** Start Source data **
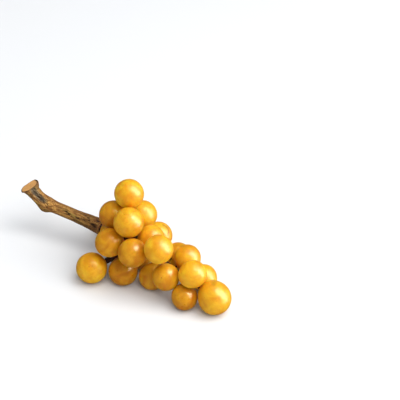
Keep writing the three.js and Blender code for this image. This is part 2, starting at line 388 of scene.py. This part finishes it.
** End Source data **
** Start Source data **
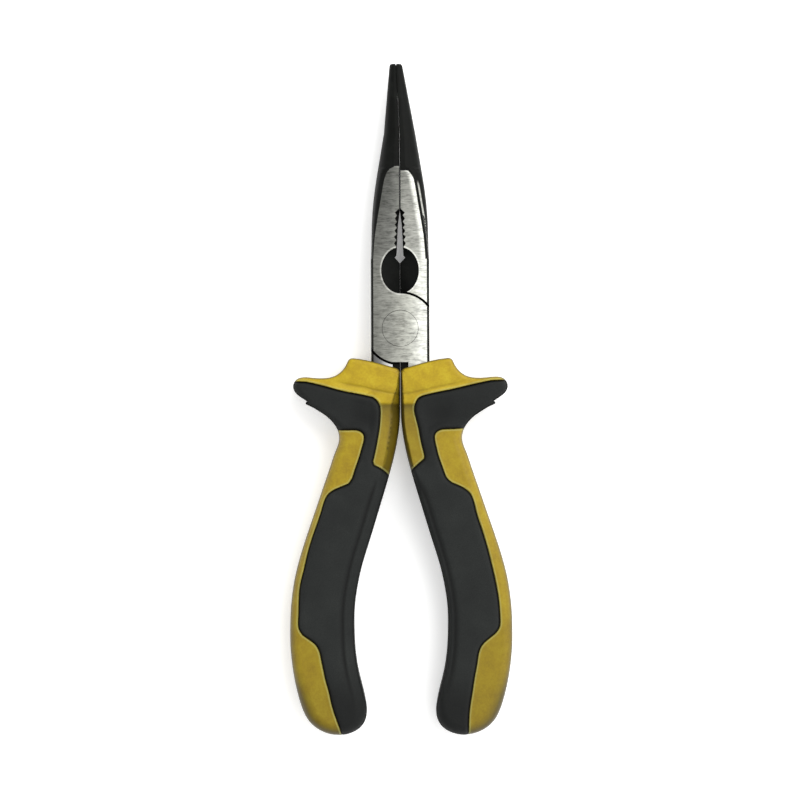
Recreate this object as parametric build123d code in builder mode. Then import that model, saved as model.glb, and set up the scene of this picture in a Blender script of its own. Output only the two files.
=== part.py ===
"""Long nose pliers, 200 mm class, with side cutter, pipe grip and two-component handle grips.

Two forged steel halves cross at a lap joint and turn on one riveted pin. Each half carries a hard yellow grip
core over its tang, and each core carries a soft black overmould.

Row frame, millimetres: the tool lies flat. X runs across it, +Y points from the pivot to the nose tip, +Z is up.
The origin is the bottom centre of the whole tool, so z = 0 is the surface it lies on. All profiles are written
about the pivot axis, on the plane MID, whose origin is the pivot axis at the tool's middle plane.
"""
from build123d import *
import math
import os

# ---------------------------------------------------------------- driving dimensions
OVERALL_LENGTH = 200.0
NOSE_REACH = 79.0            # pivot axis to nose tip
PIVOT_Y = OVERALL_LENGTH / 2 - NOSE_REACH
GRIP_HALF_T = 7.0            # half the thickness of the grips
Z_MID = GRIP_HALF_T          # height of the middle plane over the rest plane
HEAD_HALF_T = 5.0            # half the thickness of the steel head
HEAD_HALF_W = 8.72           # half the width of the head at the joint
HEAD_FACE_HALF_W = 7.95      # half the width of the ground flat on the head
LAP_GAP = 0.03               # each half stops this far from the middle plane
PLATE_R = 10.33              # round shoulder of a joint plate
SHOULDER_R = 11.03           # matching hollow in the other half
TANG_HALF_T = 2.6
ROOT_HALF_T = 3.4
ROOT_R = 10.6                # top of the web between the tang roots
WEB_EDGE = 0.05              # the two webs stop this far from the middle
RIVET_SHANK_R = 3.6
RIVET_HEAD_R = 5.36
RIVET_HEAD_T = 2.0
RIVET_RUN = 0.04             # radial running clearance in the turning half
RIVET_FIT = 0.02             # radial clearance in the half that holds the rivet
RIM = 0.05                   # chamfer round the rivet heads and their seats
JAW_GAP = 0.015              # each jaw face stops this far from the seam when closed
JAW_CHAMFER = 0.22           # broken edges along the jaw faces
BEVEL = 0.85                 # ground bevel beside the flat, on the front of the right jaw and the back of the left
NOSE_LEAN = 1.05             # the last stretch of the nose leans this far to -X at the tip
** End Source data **
## [What you need to do]
Show all lines from the records above where the word "that" occurs.

## [Written reply]
Recreate this object as parametric build123d code in builder mode. Then import that model, saved as model.glb, and set up the scene of this picture in a Blender script of its own. Output only the two files.
RIVET_FIT = 0.02             # radial clearance in the half that holds the rivet